Jigs, small spinners and worms seem to produce pretty good here this time of year.

Bufford in Orlando


----------



## poolie (Feb 16, 2010)

gizfawfish said:


> What type of spinnerbait do you like to use thus time of year :?:



Just my regular array of 3/8 oz spinnerbaits, I just slow the retrieve down to a crawl. When you think about it, a spinnerbait is just a jig with shiny bling 8)


----------



## slim357 (Feb 16, 2010)

Ill probably be throwing most everything by the end of march, hopefully. But flukes, blades, traps, and spinnerbaits will get the most use, as well as an occasional jig, swimbait, pointer or xrap.


----------



## gizfawfish (Feb 16, 2010)

wat type of swimbaits do you guys use if any? And how fast of a retrieve?


----------



## dyeguy1212 (Feb 17, 2010)

I like money minnows.. I fish them slow when the water is cold only because speeding it up doesnt produce more fish.


----------



## slim357 (Feb 17, 2010)

For swimbaits I mostly use basstrix, mainly because they have more movement/ head wiggle than other soft swimbaits ive tried, were on some of the others only the paddle tail moves (and sometimes it wouldnt even move lousy 3inch luck-e-strikes). I also throw a spro bbz shad, either a slow or fast sinking, and almost always blue herring. For the basstrix I'll very the speeds till I find what the fish want, as it can be worked fairly well on either a slow roll or burning it. Most of the time I burn the spros with occasional jerks. I also picked up a couple sexy swimmers that look good, I cant wait to give them a shot in the spring.


----------



## dyeguy1212 (Feb 17, 2010)

slim357 said:


> For swimbaits I mostly use basstrix, mainly because they have more movement/ head wiggle than other soft swimbaits ive tried, were on some of the others only the paddle tail moves




I saw a tip in the FLW magazine saying you can boil swimbaits for a short time to soften them up, and then stretch the tail out to get more action. 

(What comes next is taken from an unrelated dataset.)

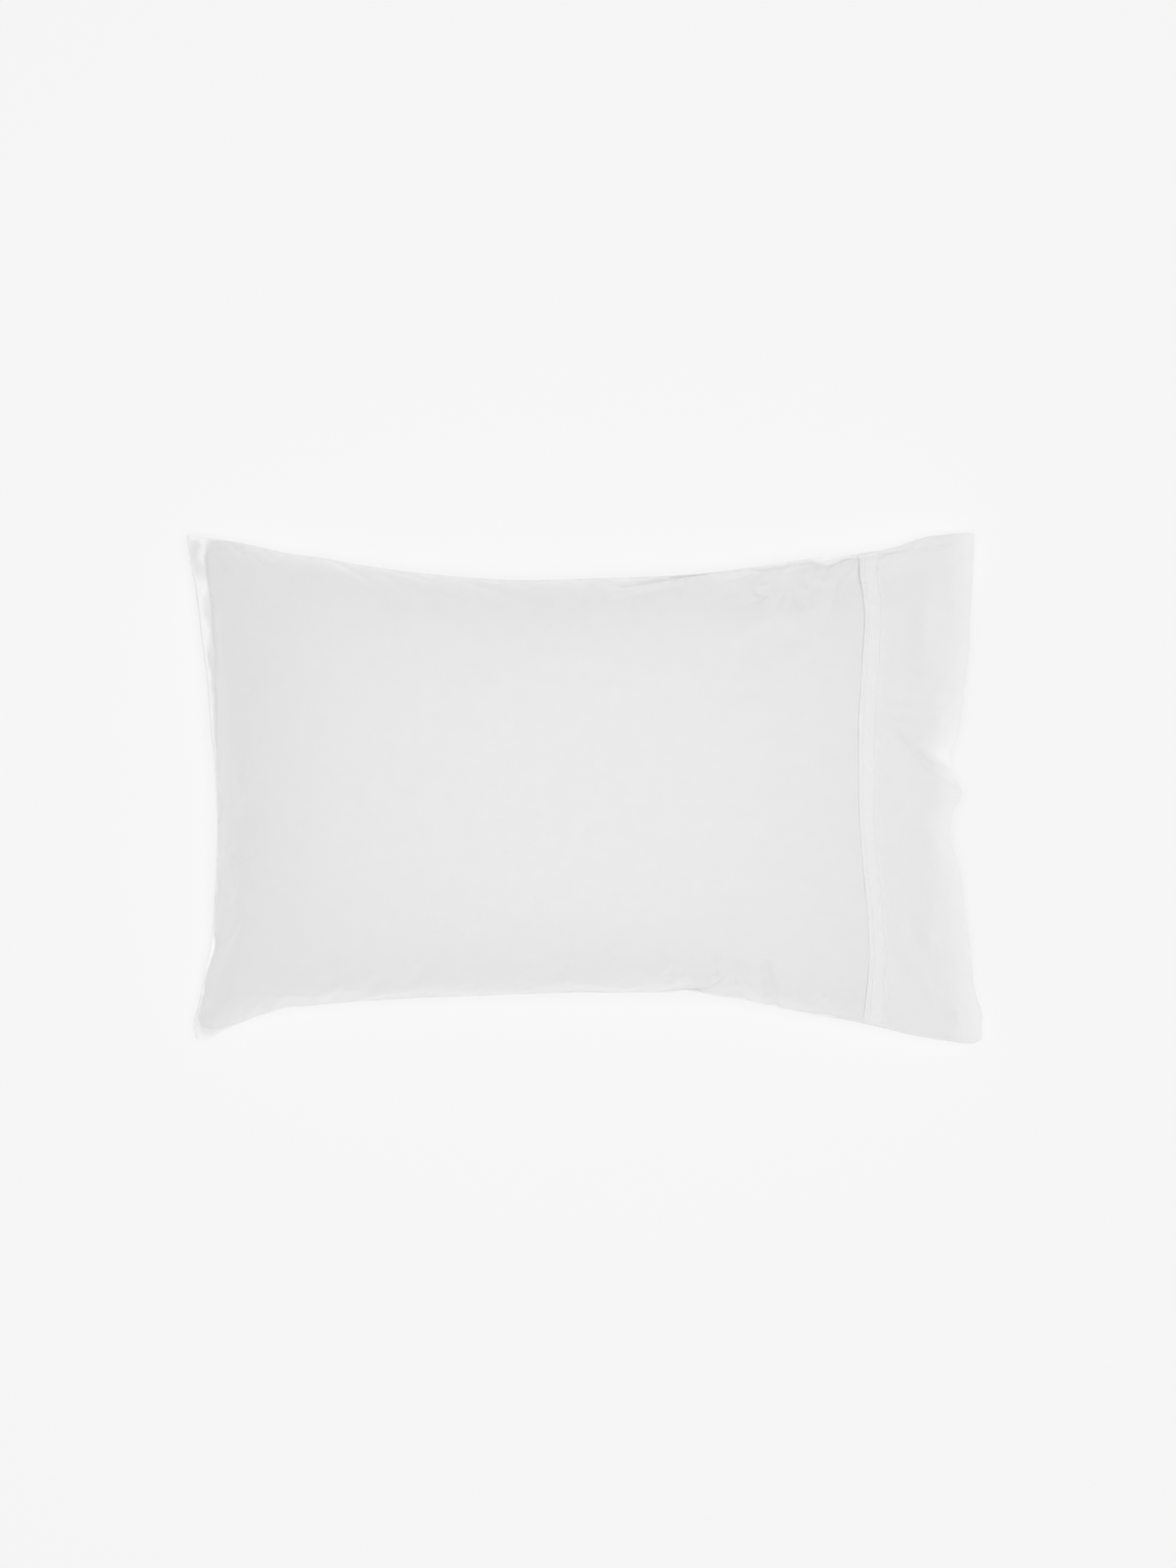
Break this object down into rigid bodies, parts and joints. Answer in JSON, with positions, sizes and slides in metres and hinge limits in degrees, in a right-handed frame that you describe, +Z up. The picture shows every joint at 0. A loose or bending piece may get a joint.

I might try this on one that I save that is torn up, so see how it works. One thing is for sure, I won't be testing it on a brand new one, considering theyre about 2 bucks each :evil:


----------



## ominousone (Mar 23, 2010)

For the past 3 years I have caught my first bass of the year using a jerkbait. I used x-raps until I started modifying the cheapest jerkbaits I can find to work better than lc pointers. I was getting the 1.00 ones at Wal-mart, drilling a hole in the top front of the bait and a hole in the top back of the bait emptying out the plastic beads and replacing with bb's (3 in front, 4 in back), using a pencil sharpened dowel cut off to seal up the holes, and then resealing with epoxy. I can make them for about 1.25 each, that is until I put gammy hooks on them w/hand tied feather trebles. Even with the hooks as described I can still make one for about 2.00. 

Besides that I really like chatterbaits, soft plastic jerkbaits, and slow rolling a single colorado blade spinnerbait in deep water.


----------



## SMDave (Mar 27, 2010)

I've always been a fan of jigs and craw-imitating soft plastics like tubes, Yum crawbugs, etc. Although suspending hard jerkbaits and slow-sinking senko-type baits can be money at the right time!


----------